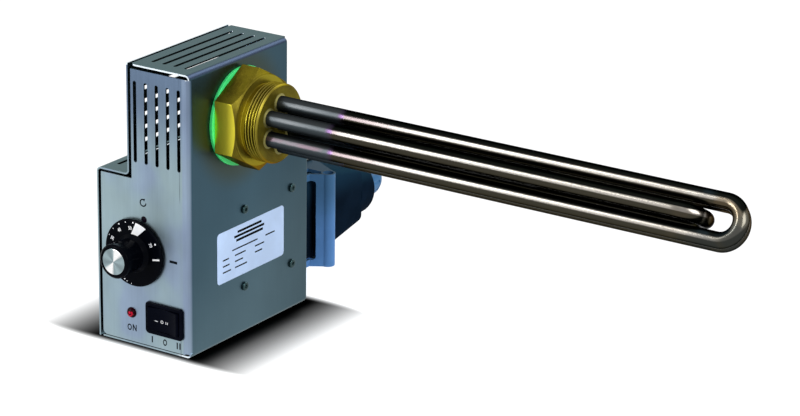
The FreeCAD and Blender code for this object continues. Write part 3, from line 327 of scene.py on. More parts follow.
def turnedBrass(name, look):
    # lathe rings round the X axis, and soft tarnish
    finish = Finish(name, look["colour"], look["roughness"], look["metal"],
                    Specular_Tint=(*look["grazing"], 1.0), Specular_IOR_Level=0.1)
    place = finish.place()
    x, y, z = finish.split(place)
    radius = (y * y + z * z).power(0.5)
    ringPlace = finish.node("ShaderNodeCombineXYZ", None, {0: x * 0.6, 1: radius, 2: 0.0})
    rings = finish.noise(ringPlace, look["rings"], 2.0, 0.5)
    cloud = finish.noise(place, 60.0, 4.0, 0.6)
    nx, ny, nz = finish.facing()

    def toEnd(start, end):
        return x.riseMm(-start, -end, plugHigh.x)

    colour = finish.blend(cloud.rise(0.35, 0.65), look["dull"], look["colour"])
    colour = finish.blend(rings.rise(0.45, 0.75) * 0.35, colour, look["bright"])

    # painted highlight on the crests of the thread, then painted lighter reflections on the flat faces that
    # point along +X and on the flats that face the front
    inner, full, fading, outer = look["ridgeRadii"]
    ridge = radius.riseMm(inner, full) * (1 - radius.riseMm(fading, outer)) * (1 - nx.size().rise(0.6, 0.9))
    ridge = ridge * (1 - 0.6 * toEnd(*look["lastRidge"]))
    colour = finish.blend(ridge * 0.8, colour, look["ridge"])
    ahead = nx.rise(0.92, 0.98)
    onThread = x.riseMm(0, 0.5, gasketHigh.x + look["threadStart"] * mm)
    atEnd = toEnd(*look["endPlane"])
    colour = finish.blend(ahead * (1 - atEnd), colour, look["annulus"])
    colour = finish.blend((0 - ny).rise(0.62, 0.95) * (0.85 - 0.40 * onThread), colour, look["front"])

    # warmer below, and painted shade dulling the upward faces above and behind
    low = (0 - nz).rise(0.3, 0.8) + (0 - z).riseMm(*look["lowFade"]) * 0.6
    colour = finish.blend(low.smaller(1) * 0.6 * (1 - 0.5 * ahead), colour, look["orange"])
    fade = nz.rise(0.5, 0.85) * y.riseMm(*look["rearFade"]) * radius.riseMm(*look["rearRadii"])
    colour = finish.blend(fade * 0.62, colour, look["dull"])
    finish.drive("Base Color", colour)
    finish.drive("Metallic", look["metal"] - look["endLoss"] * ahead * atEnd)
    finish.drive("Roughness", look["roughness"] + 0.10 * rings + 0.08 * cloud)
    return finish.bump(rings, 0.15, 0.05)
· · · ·
## [Given request]
Set down the listing above in full, please, exactly as it appears.

## [Reply to the task]
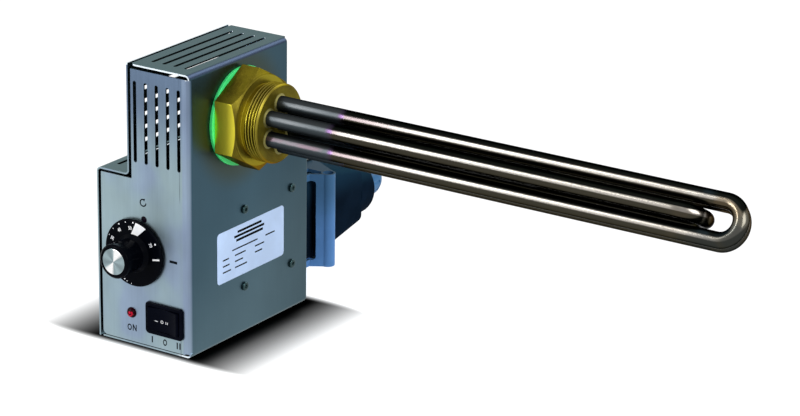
The FreeCAD and Blender code for this object continues. Write part 3, from line 327 of scene.py on. More parts follow.
def turnedBrass(name, look):
    # lathe rings round the X axis, and soft tarnish
    finish = Finish(name, look["colour"], look["roughness"], look["metal"],
                    Specular_Tint=(*look["grazing"], 1.0), Specular_IOR_Level=0.1)
    place = finish.place()
    x, y, z = finish.split(place)
    radius = (y * y + z * z).power(0.5)
    ringPlace = finish.node("ShaderNodeCombineXYZ", None, {0: x * 0.6, 1: radius, 2: 0.0})
    rings = finish.noise(ringPlace, look["rings"], 2.0, 0.5)
    cloud = finish.noise(place, 60.0, 4.0, 0.6)
    nx, ny, nz = finish.facing()

    def toEnd(start, end):
        return x.riseMm(-start, -end, plugHigh.x)

    colour = finish.blend(cloud.rise(0.35, 0.65), look["dull"], look["colour"])
    colour = finish.blend(rings.rise(0.45, 0.75) * 0.35, colour, look["bright"])

    # painted highlight on the crests of the thread, then painted lighter reflections on the flat faces that
    # point along +X and on the flats that face the front
    inner, full, fading, outer = look["ridgeRadii"]
    ridge = radius.riseMm(inner, full) * (1 - radius.riseMm(fading, outer)) * (1 - nx.size().rise(0.6, 0.9))
    ridge = ridge * (1 - 0.6 * toEnd(*look["lastRidge"]))
    colour = finish.blend(ridge * 0.8, colour, look["ridge"])
    ahead = nx.rise(0.92, 0.98)
    onThread = x.riseMm(0, 0.5, gasketHigh.x + look["threadStart"] * mm)
    atEnd = toEnd(*look["endPlane"])
    colour = finish.blend(ahead * (1 - atEnd), colour, look["annulus"])
    colour = finish.blend((0 - ny).rise(0.62, 0.95) * (0.85 - 0.40 * onThread), colour, look["front"])

    # warmer below, and painted shade dulling the upward faces above and behind
    low = (0 - nz).rise(0.3, 0.8) + (0 - z).riseMm(*look["lowFade"]) * 0.6
    colour = finish.blend(low.smaller(1) * 0.6 * (1 - 0.5 * ahead), colour, look["orange"])
    fade = nz.rise(0.5, 0.85) * y.riseMm(*look["rearFade"]) * radius.riseMm(*look["rearRadii"])
    colour = finish.blend(fade * 0.62, colour, look["dull"])
    finish.drive("Base Color", colour)
    finish.drive("Metallic", look["metal"] - look["endLoss"] * ahead * atEnd)
    finish.drive("Roughness", look["roughness"] + 0.10 * rings + 0.08 * cloud)
    return finish.bump(rings, 0.15, 0.05)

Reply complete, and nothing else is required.